Sumer 2300 BC: a special dialect called “language of women” was used for speeches of women and goddesses in various types of genre, including love poetry between the genders

Sumerian woman condition 2300 BC:

Being a priestess was the most prestigious position for females, which meant that they were the chief attendants to the goddesses and gods.

As was done later in Christianity, wealthy families sent one daughter with a considerable dowry, to be sequestered in the temple, whose duty was to offer up prayers for her family’s health and well-being.

As the high priestess to the moon god, Nanna, at Ur and to An, the heaven god at Uruk and to Inanna, the goddess of love and war at Uruk, Enheduanna, circa 2300 b.c.e. was the earliest known priestess, and one of the most famous women in ancient history.

While she was appointed by her father, the ruler Sargon the Great, her ability and administration of her duties was superb.

As chief priestess she presided over a huge temple complex, including a library, granaries, schools, hostels, and large land ownership. The stepped mud-brick pyramidal structures were called ziggurats and could be as big as cathedrals.

For instance, the temple in the city-state of Lagash circa 3000 b.c.e. provided daily bread and ale for 1200+ people. The temple to Nanna at Ur is extant.

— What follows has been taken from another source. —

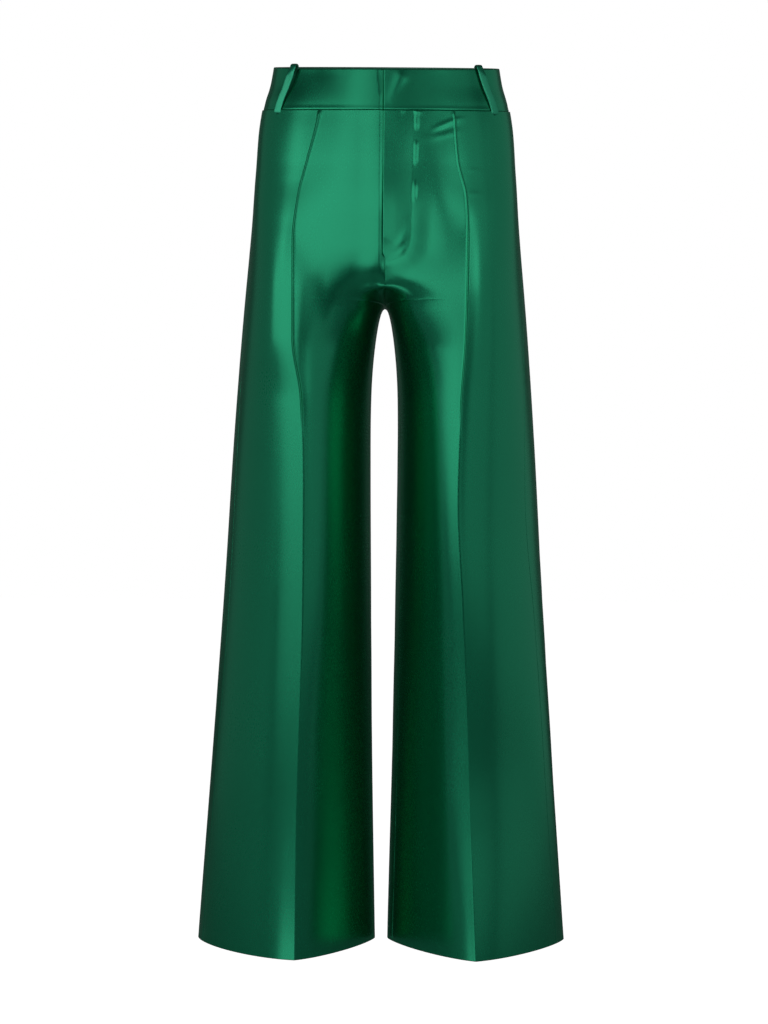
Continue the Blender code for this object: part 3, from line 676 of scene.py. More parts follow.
print("folds in front:", {side: len(rows) for side, rows in FRONT_FOLDS.items()})


# %% Front panels: shape
def front_panel(side):
    """Sections resampled to columns that crowd at the seams and the crease, lifted along
    their normals by the tuck, the folds, the rolled edges and the unevenness of the cloth."""
    z = panel_rows()
    x, y = half_section(z, side, "front")
    along = run_length(x, y)
    start = side_seam(z, side, x, along) + HALF_GAP + pocket_mouth(z)
    crease = along[:, SAMPLES - 1]
    end = along[:, -1] - inseam(z, side, x, along) - np.where(z <= CROTCH_Z, HALF_GAP, 0.0)
    outside, inside = FRONT_COLUMNS[side]
    wanted = np.concatenate([columns(start, crease, NEAR_EDGE, NEAR_CREASE, outside),
                             columns(crease, end, NEAR_CREASE, NEAR_EDGE, inside)[:, 1:]], axis=1)
    grid = stand(*resample(x, y, along, wanted), z, side)
    normal = outward(grid)
    gx, gz = grid[:, :, 0], grid[:, :, 2]
    s = wanted - crease[:, None]
    to_seam, to_end, to_top, to_hem, fading = margins(z, start, end, wanted)
    to_side = np.minimum(to_seam, to_end)

    stitched = 1 - ease(z, TUCK_END_Z + TUCK_FADE, TUCK_END_Z - TUCK_FADE)[:, None]
    wider = 1 + TUCK_WIDER[side] * np.exp(-to_top / TUCK_WIDER_FADE)
    least, whole = TUCK_FLAT
    tuck = TUCK[1] * wider * np.exp(-(s / (TUCK[0] * wider)) ** 2 * TUCK_SHARPNESS)
    tuck = tuck * (least + (1 - least) * ease(to_top, 0.0, whole))
    pressed = CREASE[1] * np.exp(-(s / CREASE[0]) ** 2)
    lift = (stitched * tuck + (1 - stitched) * pressed + folds(np.abs(gx), gz, FRONT_FOLDS[side])
            + fading * uneven(s, gz, FRONT_UNEVEN, SIDES[side])
            + puckers(s, gz, to_side, FRONT_PUCKER, side)
            + puckers(s, gz, to_top, TOP_PUCKER, side, power=1))
    in_fly = ease(z, FLY_END_Z - FLY_FADE, FLY_END_Z)[:, None]
    above = ease(z - CROTCH_Z, *ABOVE)[:, None]
    if side == "left":
        lift = lift + left_relief(gx, gz, s, to_side)
    else:
        lift = lift + right_relief(-gx, gz, to_end, in_fly, above)
    roll = rolled(to_side) * np.where(to_end < to_seam, 1 - FLAT_SEAM * above, 1.0)
    lift = lift - roll - rolled(to_top) - rolled(to_hem)
    grid = raised(grid, normal, lift, z, to_end)
    if side == "left":
        lapped = ease(z, FLY_END_Z, FLY_END_Z + LAP_FADE)[:, None]
        grid[:, :, 0] -= LAP * lapped * np.clip(1 - to_end / SLIP, 0.0, 1.0)
    panel_wall("front_panel_" + side, grid, normal, roll, to_side, s, gz)
    return grid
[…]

One of the chief priestess’s duties was to communicate the deity’s wishes to humans by way of omens. These omens could be found in the shape of the liver in sacrificed sheep.

Failure to revere and propitiate the deities could bring catastrophes like floods, drought, pestilence, and enemy raids.

It was Enheduanna’s devotion and composition of hymns to Inanna that has brought her lasting fame. In Enheduanna’s eulogies of Inanna, she described her as the equal in rank to the deity An, who became head of the Sumerian pantheon sometime in the third millennium, supplanting Inanna.

Enheduanna wrote forty-two hymns to Inanna. In her Exaltation of Inanna, she relates how Inanna rescued the tree of life (like the biblical tree of knowledge) from the world flood and planted it in her garden.

As the first known author by name, her poetry was copied and studied, greatly influencing the development of literature in the ancient Near East.

While most literature from ancient Sumer was written in Sumerian, there was a special dialect called “language of women,” used for speeches of women and goddesses in various types of genre, including love poetry between the genders.

Ten royal priestesses followed Enheduanna over the next five hundred years (some sources say one thousand years), with each holding office for life like Enheduanna.

Written tablets exist recording the commercial activities of the priestesses, indicating their business acumen. Probably this relates to the middle and upper classes.